Production of unconventional wells frequently deviate from the expected linear flow behavior of parallel fracture models. These deviations are commonly attributed to stress-dependent reservoir properties in oil wells or to gas desorption processes in gas wells. We propose alternative production mechanisms to explain unconventional well behavior that are based exclusively on fracture geometry and conductivity. The selection of the correct model requires characterizing the well as sub-linear, linear or sub-radial with rate transient analysis (RTA) (Acuña, 2017). In this paper as well as in Acuña (2018), we propose that wells that exhibit sub-linear flow are connected to complex networks of highly conductive fractures in varying orientations that form matrix fragments of different size. We show how the effect of different matrix fragment sizes acting simultaneously may produce the large initial production, large production decline and increased gas-oil ratio (GOR), in oil wells, commonly seen in wells of this type. Sub-radial well behavior can be explained by the simultaneous presence of infinite-conductivity and low-conductivity fractures. Networks like this may form when there are short highly conductive fractures connected to pre-existing natural fractures. This fracture geometry reproduces well behavior comparable to that produced by desorption in gas reservoirs. Our alternative production mechanisms do not need changes in fracture conductivity with pressure, enhanced permeability regions or desorption to explain well behavior. They provide a new way to understand well performance in unconventional reservoirs that may lead to improved reservoir characterization and better resource recovery.

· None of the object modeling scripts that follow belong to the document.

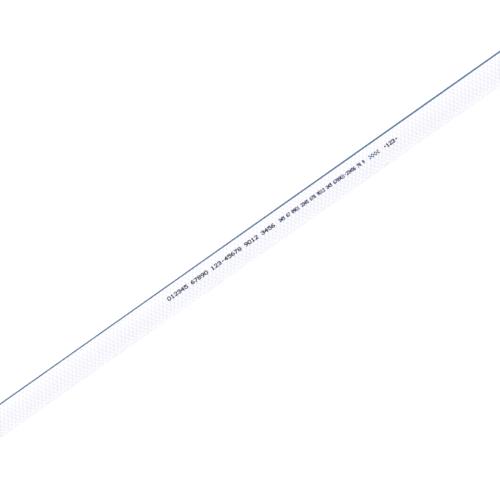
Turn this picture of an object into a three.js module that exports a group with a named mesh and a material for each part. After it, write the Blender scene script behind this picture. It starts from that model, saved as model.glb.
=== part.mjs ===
// Reinforced fluoropolymer hose: one straight metre of round hose, cut square at both ends.
// Millimetres, +Z up. The hose lies along X on the floor z = 0, with its middle over the origin.

import * as THREE from "three";

// Driving dimensions
const length = 1000; // cut length, from end face to end face
const bore = 15; // inside diameter, across the flats of the faceted bore
const wall = 3.5; // liner, yarn and cover together, bonded into one wall
const sides = 48; // flats around the tube, a multiple of four so that one lies on the floor

// Sizes that follow
const innerRadius = bore / 2;
const outerRadius = innerRadius + wall;
const cornerShare = 1 / Math.cos(Math.PI / sides); // a corner's radius for a flat's radius of 1

// The wall's section as a closed profile: x is the distance from the axis and y runs along the hose.
function wallProfile() {
  const inner = innerRadius * cornerShare;
  const outer = outerRadius * cornerShare;
  const end = length / 2;
  return [
    new THREE.Vector2(inner, -end),
    new THREE.Vector2(outer, -end),
    new THREE.Vector2(outer, end),
    new THREE.Vector2(inner, end),
    new THREE.Vector2(inner, -end),
  ];
}

// Soft milky cover, slightly bluish and a little glossy
function coverMaterial() {
  return new THREE.MeshStandardMaterial({
    name: "soft_milky_cover",
    color: 0xf4f6f9,
    roughness: 0.35,
    metalness: 0,
  });
}

// The tube turns about its own axis by half a flat, so that flats face down, up and to both sides.
function makeHose() {
  const geometry = new THREE.LatheGeometry(wallProfile(), sides, Math.PI / sides);
  const hose = new THREE.Mesh(geometry, coverMaterial());
  hose.name = "hose";
  hose.rotation.z = -Math.PI / 2;
  hose.position.z = outerRadius;
  return hose;
}

const group = new THREE.Group();
group.name = "fluoropolymer_hose";
group.add(makeHose());

export default group;
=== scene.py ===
"""Looks of one straight length of braided fluoropolymer hose, lying on a pale floor.

The wall is built as the real one is: a smooth liner, twenty-four flat yarns braided over it, and a milky
cover with a thin blue line in it and small printed digits on it. The hose lies along X. An angle round it,
called turn, is 0 on the front side (-Y), 90 degrees on top and 180 degrees on the back side (+Y).
"""

import math

import bpy
import numpy as np
from bpy.props import (
    FloatProperty,
    FloatVectorProperty,
    IntProperty,
    PointerProperty,
    StringProperty,
)
from mathutils import Matrix, Vector


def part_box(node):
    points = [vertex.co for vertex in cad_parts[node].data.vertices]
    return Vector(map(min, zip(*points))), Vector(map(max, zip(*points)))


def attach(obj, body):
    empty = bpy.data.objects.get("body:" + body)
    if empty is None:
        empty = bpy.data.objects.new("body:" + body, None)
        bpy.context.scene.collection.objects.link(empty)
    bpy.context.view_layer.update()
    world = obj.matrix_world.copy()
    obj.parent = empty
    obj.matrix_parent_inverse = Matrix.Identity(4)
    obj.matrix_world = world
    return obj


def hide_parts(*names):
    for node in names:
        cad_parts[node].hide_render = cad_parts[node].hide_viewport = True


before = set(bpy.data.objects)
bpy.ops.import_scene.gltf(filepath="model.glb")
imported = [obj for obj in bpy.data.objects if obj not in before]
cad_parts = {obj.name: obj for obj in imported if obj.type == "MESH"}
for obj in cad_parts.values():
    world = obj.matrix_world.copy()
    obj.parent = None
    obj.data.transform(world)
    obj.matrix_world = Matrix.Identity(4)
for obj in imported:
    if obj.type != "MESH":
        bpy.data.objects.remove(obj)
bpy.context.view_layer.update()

bl_info = {
    "name": "Braided fluoropolymer hose",
    "version": (1, 0, 0),
    "blender": (4, 5, 0),
    "location": "View3D > Sidebar > Hose",
    "description": "Builds the liner, braid, cover, line and print of one straight length of hose",
    "category": "Object",
}

MM = 0.001
HOSE_NODE = "hose"
lowest, highest = (Vector(corner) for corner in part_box(HOSE_NODE))
AXIS_HEIGHT = (lowest.z + highest.z) / 2

# A yarn shows through the cover as a soft band, which starts where the cosine of the yarn's winding passes
# the first value and is full from the second value on.
BAND_STARTS = -0.8
BAND_FULL = 0.45

# An ink dot is a low dome that bites into the cover. Its rim stands a quarter as high as its middle.
DOT_RISE = 0.02 * MM
DOT_SINK = 0.02 * MM
DOT_RIM = 0.25 * DOT_RISE

PATH_POINTS = 31

# Rows of each sign of a dot-matrix printer, from the top row down. The star is a block of four dots.
DOT_ROWS = {
    "0": (".###.", "#...#", "#...#", "#...#", "#...#", "#...#", ".###."),
    "1": ("..#..", ".##..", "..#..", "..#..", "..#..", "..#..", ".###."),
    "2": (".###.", "#...#", "....#", "...#.", "..#..", ".#...", "#####"),
    "3": (".###.", "#...#", "....#", "..##.", "....#", "#...#", ".###."),
    "4": ("...#.", "..##.", ".#.#.", "#..#.", "#####", "...#.", "...#."),
    "5": ("#####", "#....", "####.", "....#", "....#", "#...#", ".###."),
    "6": ("..##.", ".#...", "#....", "####.", "#...#", "#...#", ".###."),
    "7": ("#####", "....#", "...#.", "..#..", "..#..", ".#...", ".#..."),
    "8": (".###.", "#...#", "#...#", ".###.", "#...#", "#...#", ".###."),
    "9": (".###.", "#...#", "#...#", ".####", "....#", "...#.", ".##.."),
    "-": (".....", ".....", ".....", ".###.", ".....", ".....", "....."),
    "*": (".....", ".....", "..##.", "..##.", ".....", ".....", "....."),
    " ": (".....",) * 7,
}
COLUMNS_PER_DIGIT = 6


def linear(hex_colour):
    """Turns an sRGB hex colour such as "#F4F6FA" into linear red, green and blue."""
    parts = [int(hex_colour[i : i + 2], 16) / 255 for i in (1, 3, 5)]
    return tuple(p / 12.92 if p <= 0.04045 else ((p + 0.055) / 1.055) ** 2.4 for p in parts)


def length_property(name, description, default):
    """A length in metres, never below zero."""
    return FloatProperty(
        name=name, description=description, default=default, min=0.0, unit="LENGTH", precision=5
    )


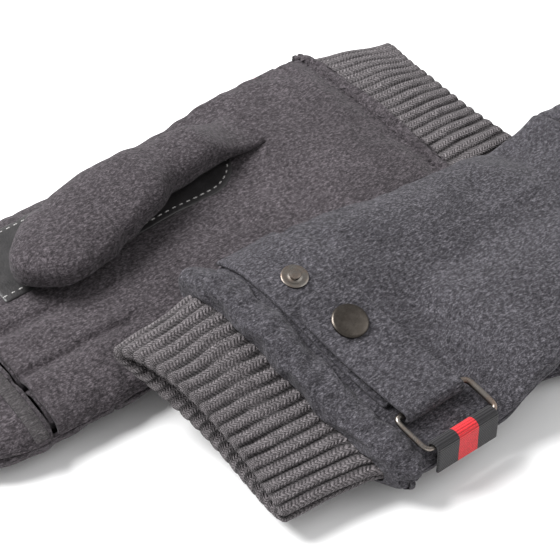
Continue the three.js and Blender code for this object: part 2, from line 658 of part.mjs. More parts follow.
// The part's frame: the middle of the box in plan, the lowest point at zero.
const box = new THREE.Box3().setFromObject(group);
group.position.set(-(box.min.x + box.max.x) / 2, -(box.min.y + box.max.y) / 2, -box.min.z);

export default group;
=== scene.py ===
# %% [markdown]
# # A pair of convertible flip-top mittens
#
# Two charcoal wool mittens: the right one lies palm up, the left one leans on it with its back up.
# Each has a rib-knit cuff, a puffy wrist hem, a strap with snaps, a metal ring, a striped webbing tab,
# and a fingertip cap that hinges back from four open finger stalls.
#
# The CAD frame gives where every piece is and how it moves. The pieces modelled here ride on its bodies.

# %% Load the frame
import math

import bpy
import numpy as np
from mathutils import Matrix, Vector


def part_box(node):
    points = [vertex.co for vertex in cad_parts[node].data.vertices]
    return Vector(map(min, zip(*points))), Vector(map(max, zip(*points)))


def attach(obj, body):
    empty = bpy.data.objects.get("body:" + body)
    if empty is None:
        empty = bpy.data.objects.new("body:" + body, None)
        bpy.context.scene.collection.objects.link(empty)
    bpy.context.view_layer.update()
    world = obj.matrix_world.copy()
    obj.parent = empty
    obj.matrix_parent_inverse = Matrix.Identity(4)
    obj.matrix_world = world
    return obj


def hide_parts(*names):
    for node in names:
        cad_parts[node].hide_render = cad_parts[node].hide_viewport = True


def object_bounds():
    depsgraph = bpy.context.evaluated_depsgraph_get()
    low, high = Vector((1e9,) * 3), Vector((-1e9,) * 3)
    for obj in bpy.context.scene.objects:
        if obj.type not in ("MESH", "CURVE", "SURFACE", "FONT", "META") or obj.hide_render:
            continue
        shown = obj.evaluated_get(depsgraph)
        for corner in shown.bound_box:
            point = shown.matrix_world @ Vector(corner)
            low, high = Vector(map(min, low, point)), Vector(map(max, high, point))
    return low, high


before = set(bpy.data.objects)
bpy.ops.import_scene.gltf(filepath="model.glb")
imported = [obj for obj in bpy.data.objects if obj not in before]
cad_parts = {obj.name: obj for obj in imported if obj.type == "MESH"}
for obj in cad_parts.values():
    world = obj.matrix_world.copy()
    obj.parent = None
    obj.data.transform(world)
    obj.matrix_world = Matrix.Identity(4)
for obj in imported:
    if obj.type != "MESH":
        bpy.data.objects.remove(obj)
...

Recent investigations in cores drilled in the Eagle Ford formation with the objective of exploring the fracture characteristics inside the SRV (Raterman et al., 2017) reveal that fracture networks created by multistage fracturing process are highly complex, with many more fractures than perforation clusters. Fractures frequently deflect and branch at heterogeneities such as natural fractures and bedding planes. Surprisingly, very few fractures show evidence of proppant. The location of the core with respect to the wellbores make possible to determine that the distance traveled by the proppant is remarkably small, limited to less than 200 ft. from the wellbore.
Another observation provided by Raterman et al. (2017) is that the matrix next to hydraulic fractures does not show microscopic evidence of off-fracture damage that may enhance matrix permeability. Actual permeability measurements made in plugs reveal no statistical difference for regions close to hydraulic fractures and away from them. This observation contradicts the common assumption about the existence of enhanced permeability regions close to the hydraulic fractures (Wang and Karaoulanis, 2016).